The full text describes clusterfuck after clusterfuck. It's worth registering (it's free to read) even just for this one.

[–] swlabr@awful.systems 10 points 8 months ago

Great, now LLMs are gonna format all their output as email-indented reblog chains.

[–] dgerard@awful.systems 9 points 9 months ago (1 children)

no i don't have an unpaywalled copy, but it's 404 so i'll assume the article delivers on the headline and intro paras

[–] self@awful.systems 12 points 9 months ago (1 children)

404 is the first time I’ve ever felt like a news source (that isn’t a journalist I know personally) has been consistently high quality enough to pay for it

[–] sc_griffith@awful.systems 5 points 8 months ago* (last edited 8 months ago)

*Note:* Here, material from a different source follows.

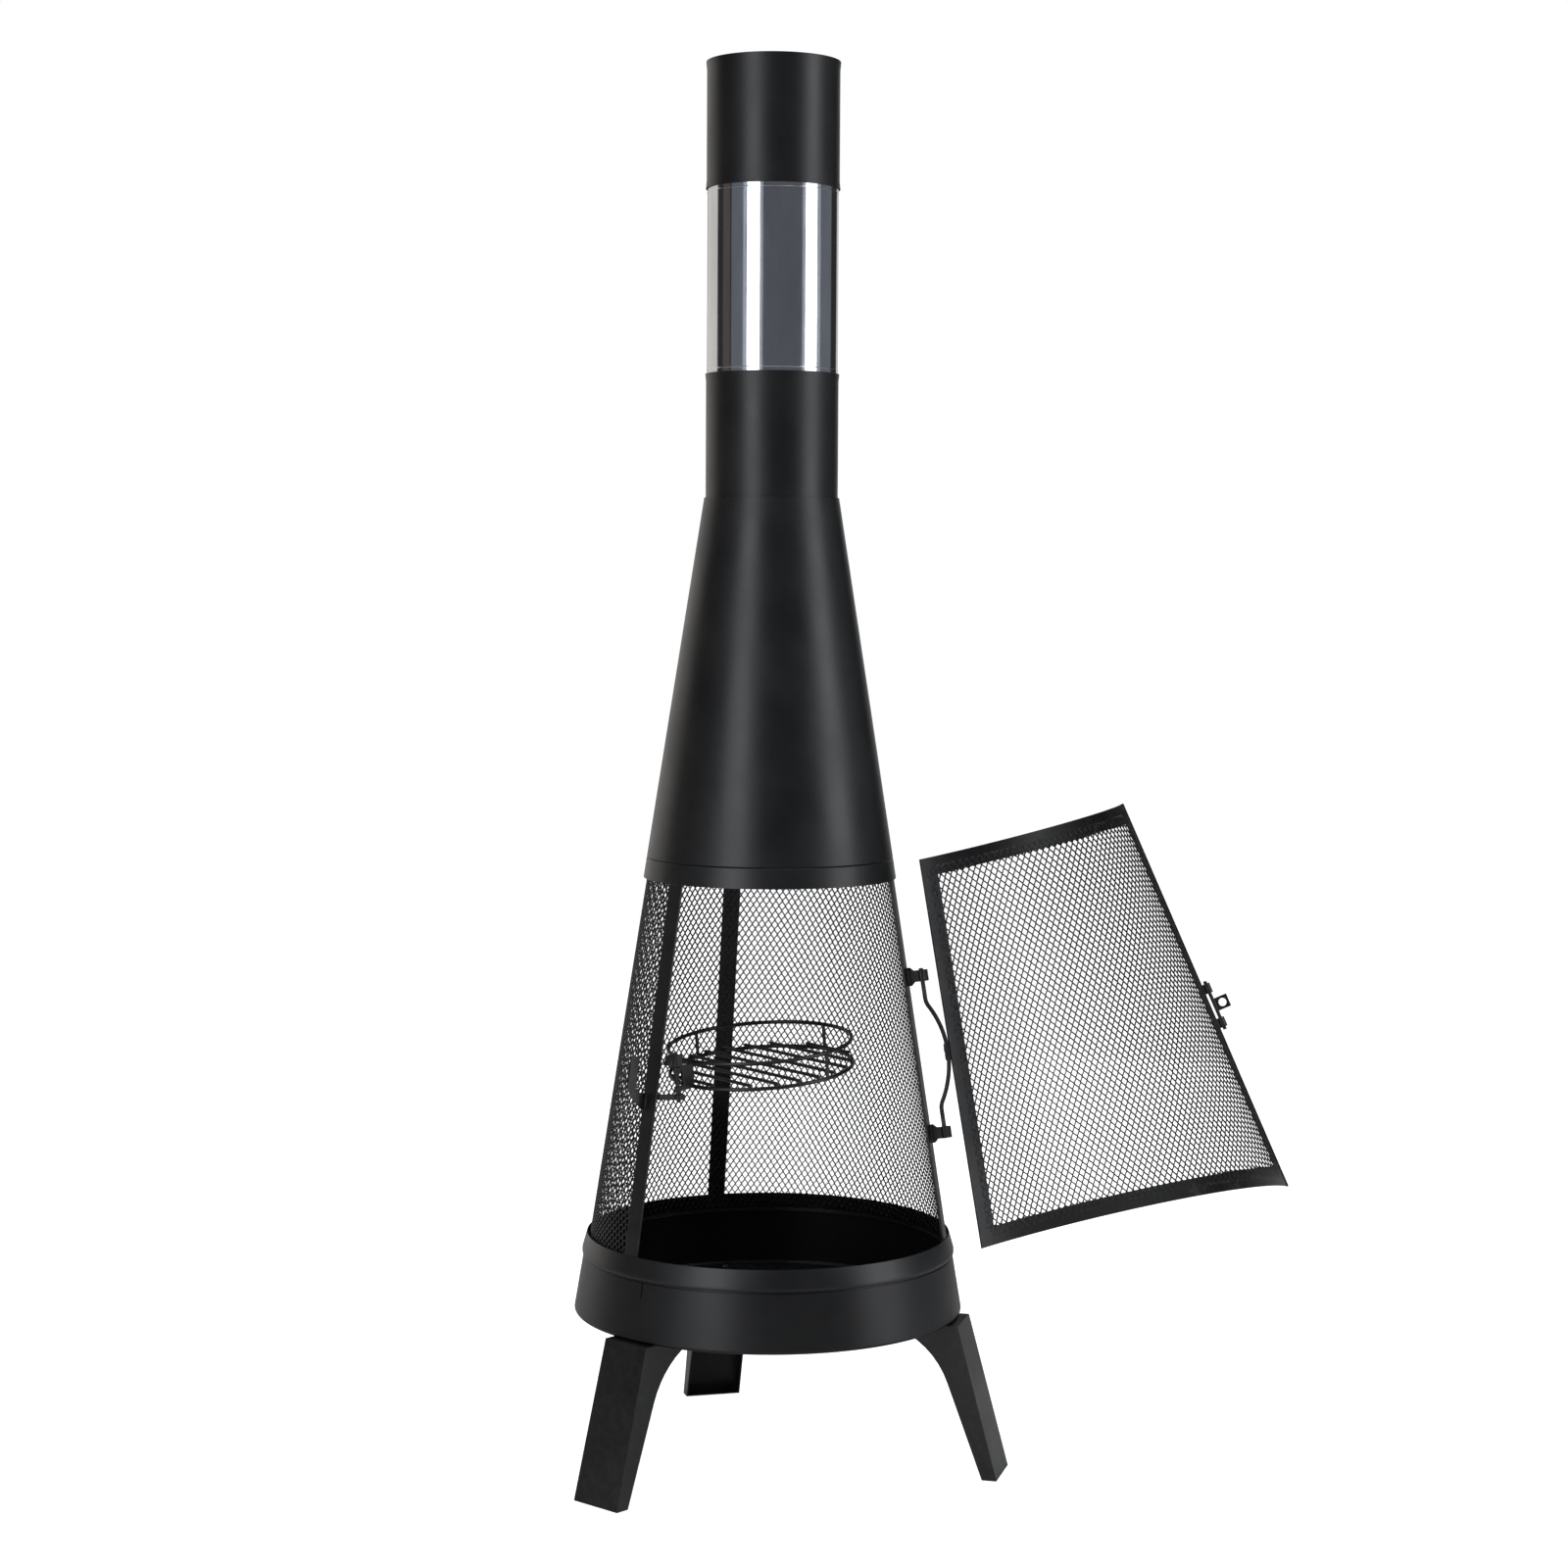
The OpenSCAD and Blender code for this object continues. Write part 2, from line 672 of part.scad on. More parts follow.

it's the only news site I'm currently subscribed to. consistently great work is hard to find

[–] Soyweiser@awful.systems 8 points 8 months ago (2 children)

Imagine having to train your LLM on tumblr content, really scraping the bottom of the barrel in legibility (nothing against all those weird tumblr communities with their weird slang and stuff, prob going to make it the LLMs just sprout nonsense as the LLM doesn't understand anything).

[–] self@awful.systems 8 points 8 months ago

it still amazes me that nobody at OpenAI seemed to realize ChatGPT at release sounded exactly like a bottom-tier reddit poster, because of how much of Reddit’s corpus they had ingested. part of me can’t wait for gpt’s shitty neoliberal tumblr impression before they re-weight it to once again sound like the kind of English essay that gets “Apply Yourself!” written on it in red ink

[–] dgerard@awful.systems 8 points 8 months ago (1 children)

just think: an AI trained on depressed social justice queers

“you took a perfectly good pocket calculator and gave it anxiety”

[–] blakestacey@awful.systems 7 points 8 months ago (1 children)

"you took a perfectly good pocket calculator and made it SuperWhoLock"

[–] sailor_sega_saturn@awful.systems 8 points 8 months ago* (last edited 8 months ago) (1 children)

Wordpress and Docusign of all businesses are now in the AI training hype train.

Because there's nothing companies love more than torching their own good reputations for a bit of short term profit* at the expense of society!

* probably not even

[–] AcausalRobotGod@awful.systems 7 points 8 months ago

I can understand Wordpress doing it, but DOCUSIGN??? I'm not a federal judge or anything but I would immediately stop using their service for anything, sending stuff through the service is already a little sketchy, but I'm not going to give away my precious, precious boilerplate.